There are some potential negatives to positive gearing:
You May Miss Out On Capital Gains
Many so called ‘experts’ state that you can only have one or the other, positive cash flow or capital gains. They believe you cannot achieve both, which of course is ridiculous.
However, investing in some positive cash flow properties may cause you to miss out on capital gains growth. You are still likely to achieve some growth, but potentially not as much as a ‘high growth’ area.
This is also completely true for negatively geared property. Just because it is losing you money doesn’t mean it will go up in value. You still need to take a bet and get a high growth area to get those huge capital gains.
It Can Become Negative Geared Very Quickly
A positive cash flow property can become negatively geared in two ways.
1. Your income could decrease – If you can’t rent it out or have to rent it out for a lower price
2. Your expenses increase – If mortgage rates go up it can turn a positive cash flow property into a negative cash flow property. So can other expenses like maintenance.
These can be avoided or minimized by using careful planning.
You Have To Pay Tax On The Extra Income
Any income you earn above your expenses you have to pay tax on. But is this really a bad thing? You have increased your income and thus you have to pay tax, this is a normal part of life and part of becoming wealthier.
You can definitely offset some of your income by using depreciation of your assets (the building and things in it). Get a depreciation schedule done so you know exactly how much you can claim.
You Often Have To Create The Positive Cash Flow
Cash flow positive properties are rarely just handed to you on a platter. Often they need to to be created by using a creative strategy. These strategies include renovation, subdivision, dual occupancy, development or creative financing.
This means often you can just ‘buy and hold’ and obtain positive cash flow instantly. You are likely going to have to think outside the box and do a little bit of work to bring it up to a positive cash flow position.
Why Could Positive Gearing Be A Good Thing?
Now that we have covered the negatives of positive gearing it would be good for you to take a look at the other side of the coin. Here are some of the positives of investing in positive cash flow property.
You Make Money From Day One
If you are negatively geared the property costs you money from day one and you only make money when the property goes up in value. With positive cash flow property you make money from day one.
You don’t have to wait for the property to go up in value as you are straight away earning more income than you are paying in expenses. Therefore any capital gains are simply a bonus on the return you are already receiving.
Small Market Fluctuations Aren’t As Important
If you are negatively geared then fluctuations in value of your property can destroy you return on investment.
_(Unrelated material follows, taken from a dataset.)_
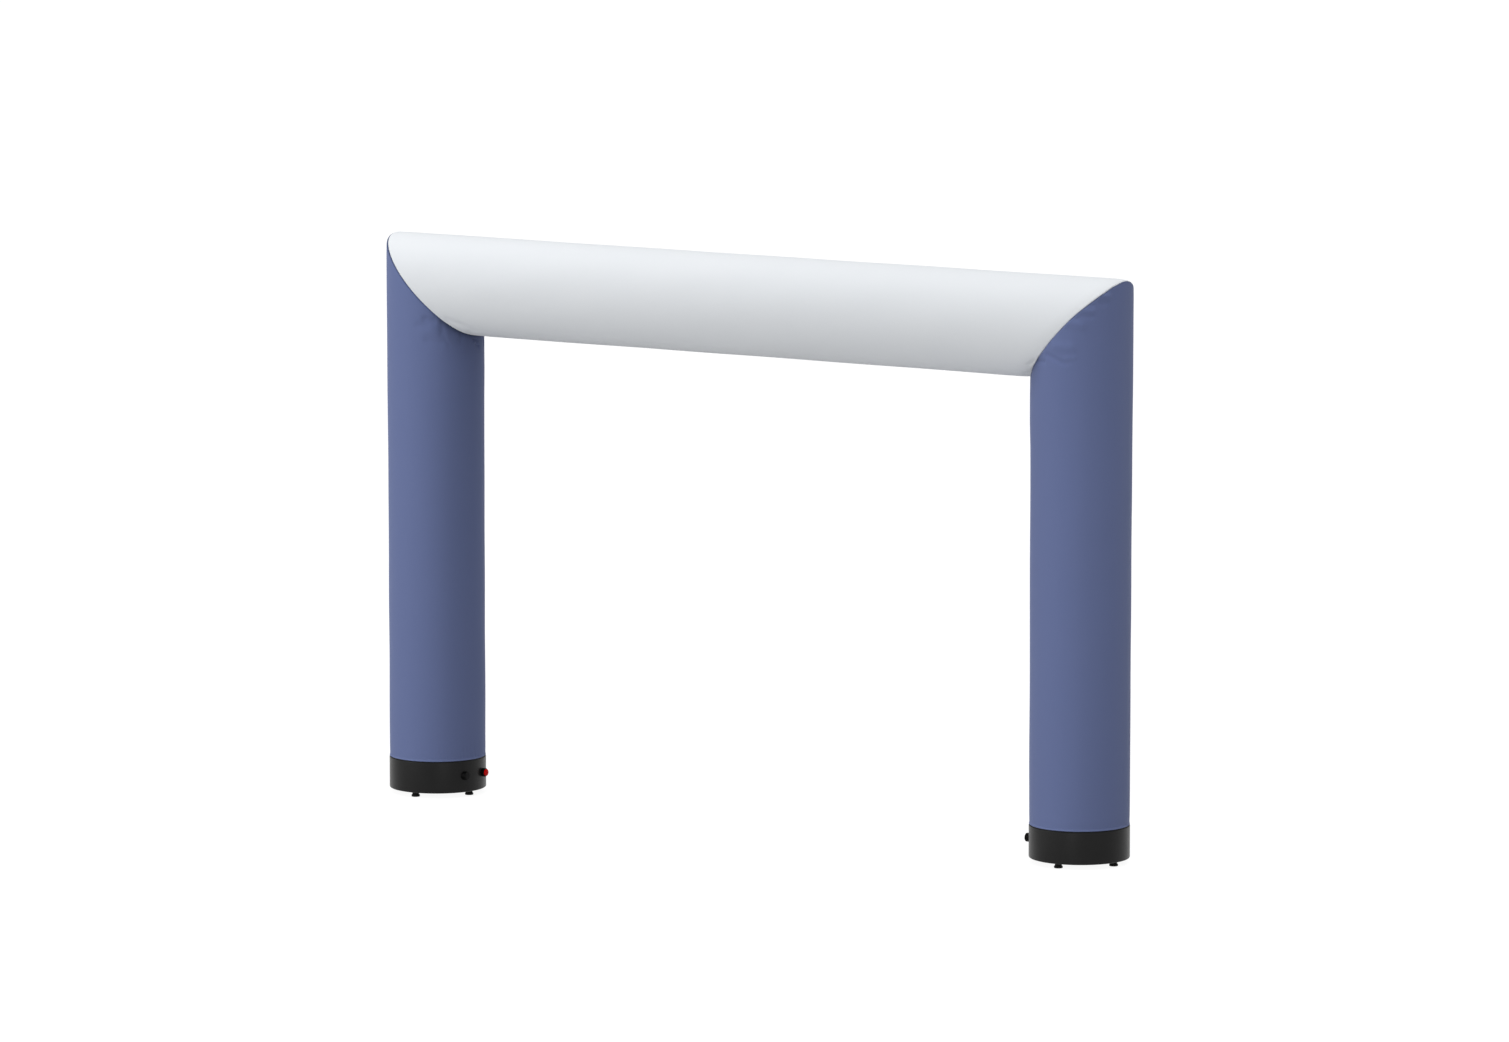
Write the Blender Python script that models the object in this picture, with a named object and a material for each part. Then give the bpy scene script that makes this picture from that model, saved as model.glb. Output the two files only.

This is because you need the property to go up in value in order to make money.
If you are investing for positive cash flow then these market fluctuations won’t effect you as much. It will still limit your borrowing capacity, but your return on investment is still there. You can continue to hold the property (and make money each week) until the market recovers.
You Earn An Income To Pay Tax On
We talked about the fact that you have to pay tax on your income as a negative, but the positive side of this is that you get to earn an income to pay tax on.
If you weren’t earning an income from your property you wouldn’t have to pay tax, but you also wouldn’t have any income to use to reinvest or to spend on your lifestyle. Personally, I’de prefer to earn an income and pay tax than have no income.
Your Income Increases Over Time
Inflation means that over time money becomes less and less valuable. $100 in 1920 could buy you a house but $100 today won’t even cover one months insurance costs on your house, let alone the house itself.
Due to inflation and increased housing demand (and lack of supply) rents are almost guaranteed to increase over time. However, your mortgage (your major expense) is likely to stay exactly the same. This means that the bulk of the rental increase goes straight into your pocket.
The more rent goes up the more positively cash flowed your property becomes and the more money you get to put into your pocket each week. Over time you get richer and richer just by holding the property.
You Can Afford To Service Almost Unlimited Numbers of Properties
If every property you owned cost you $1000/month to own then how many properties could you afford to buy? I am guessing that you would only be able to afford a couple of properties.
How about this:
If every property you owned PAID you $1,000/month to own then how many properties could you afford to buy? The answer would be “As many as I could get my hands on”.
Positive cash flow property gives you serviceability and the ability to pay more mortgages and purchase more properties. This is likely to help you purchase more properties and increase your profit even more.
Even if the capital gains is conservative (say 4%\year) on 20 properties you are going to make more money than a 40% capital gain on 1-2 properties.
What Do You Think?
Ultimately the decision is yours. Is positive gearing bad for you as an investment strategy? Or is it going to be a good investment strategy for you?
Every investor is different, so what may be right for you won’t be right for me. Weigh up the pros and cons and decide for yourself if this is something you want to pursue.